Description of the task:
Give the data again exactly, from its opening line through the line in which "corner_easing = 1; // [0:0.5:3]" appears.

Recorded information:
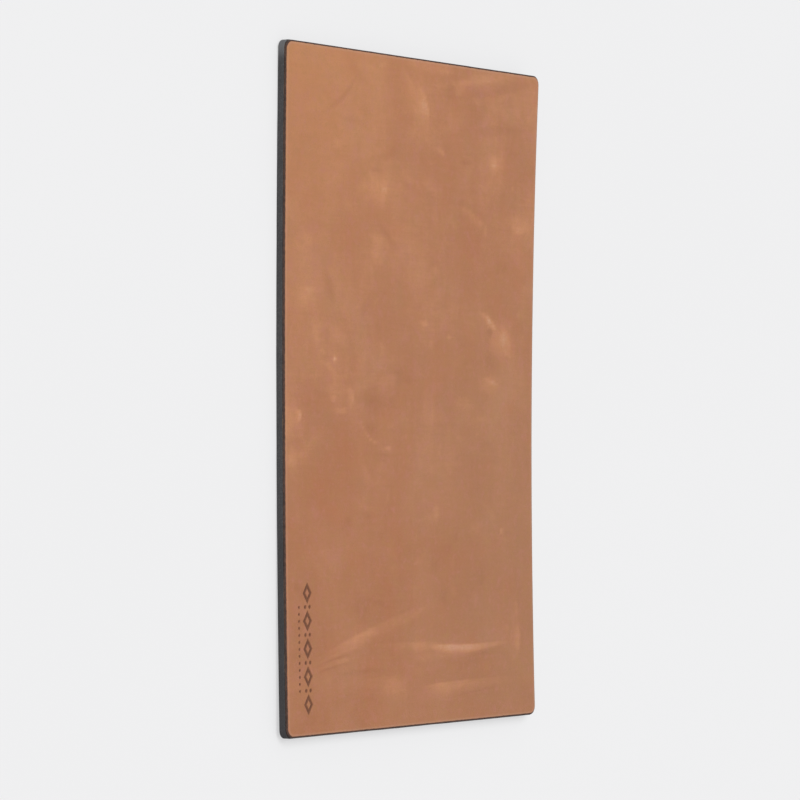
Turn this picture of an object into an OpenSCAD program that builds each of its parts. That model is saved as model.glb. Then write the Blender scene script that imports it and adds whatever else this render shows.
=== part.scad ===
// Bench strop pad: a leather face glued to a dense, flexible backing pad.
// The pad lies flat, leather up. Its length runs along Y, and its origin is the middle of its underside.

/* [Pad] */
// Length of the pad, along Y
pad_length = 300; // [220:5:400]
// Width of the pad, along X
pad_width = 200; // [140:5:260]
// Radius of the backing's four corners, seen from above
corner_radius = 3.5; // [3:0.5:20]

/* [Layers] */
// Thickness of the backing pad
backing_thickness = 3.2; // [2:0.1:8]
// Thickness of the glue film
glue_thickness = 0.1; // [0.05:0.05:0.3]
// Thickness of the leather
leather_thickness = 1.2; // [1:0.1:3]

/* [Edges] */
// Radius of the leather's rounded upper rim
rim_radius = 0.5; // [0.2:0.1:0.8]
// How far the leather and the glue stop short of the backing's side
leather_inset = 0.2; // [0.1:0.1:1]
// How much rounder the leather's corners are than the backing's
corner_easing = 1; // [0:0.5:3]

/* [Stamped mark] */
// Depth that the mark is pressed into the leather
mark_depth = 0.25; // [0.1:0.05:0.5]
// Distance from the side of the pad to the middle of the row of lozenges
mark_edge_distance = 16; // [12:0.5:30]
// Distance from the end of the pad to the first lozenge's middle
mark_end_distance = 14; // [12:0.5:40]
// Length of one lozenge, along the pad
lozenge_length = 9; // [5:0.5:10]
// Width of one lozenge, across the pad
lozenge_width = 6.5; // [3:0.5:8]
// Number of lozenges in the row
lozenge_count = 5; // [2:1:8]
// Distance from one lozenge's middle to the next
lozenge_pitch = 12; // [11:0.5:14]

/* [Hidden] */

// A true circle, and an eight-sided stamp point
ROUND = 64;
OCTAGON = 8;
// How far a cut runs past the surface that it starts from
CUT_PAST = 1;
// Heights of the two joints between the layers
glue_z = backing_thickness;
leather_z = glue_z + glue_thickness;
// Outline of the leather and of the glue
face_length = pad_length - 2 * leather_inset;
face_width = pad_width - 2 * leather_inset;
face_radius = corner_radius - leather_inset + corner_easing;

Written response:
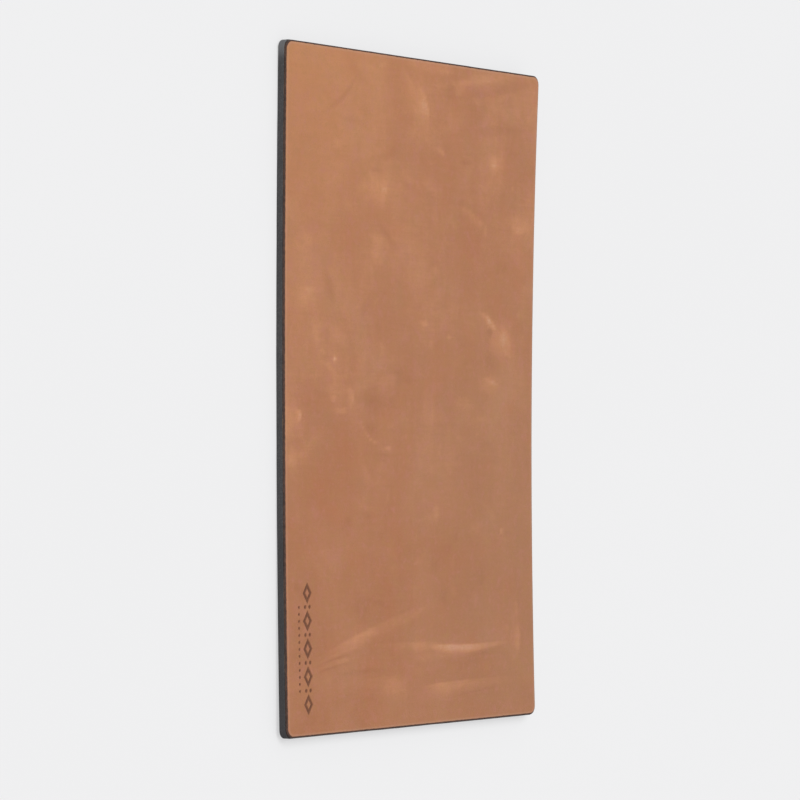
Turn this picture of an object into an OpenSCAD program that builds each of its parts. That model is saved as model.glb. Then write the Blender scene script that imports it and adds whatever else this render shows.
=== part.scad ===
// Bench strop pad: a leather face glued to a dense, flexible backing pad.
// The pad lies flat, leather up. Its length runs along Y, and its origin is the middle of its underside.

/* [Pad] */
// Length of the pad, along Y
pad_length = 300; // [220:5:400]
// Width of the pad, along X
pad_width = 200; // [140:5:260]
// Radius of the backing's four corners, seen from above
corner_radius = 3.5; // [3:0.5:20]

/* [Layers] */
// Thickness of the backing pad
backing_thickness = 3.2; // [2:0.1:8]
// Thickness of the glue film
glue_thickness = 0.1; // [0.05:0.05:0.3]
// Thickness of the leather
leather_thickness = 1.2; // [1:0.1:3]

/* [Edges] */
// Radius of the leather's rounded upper rim
rim_radius = 0.5; // [0.2:0.1:0.8]
// How far the leather and the glue stop short of the backing's side
leather_inset = 0.2; // [0.1:0.1:1]
// How much rounder the leather's corners are than the backing's
corner_easing = 1; // [0:0.5:3]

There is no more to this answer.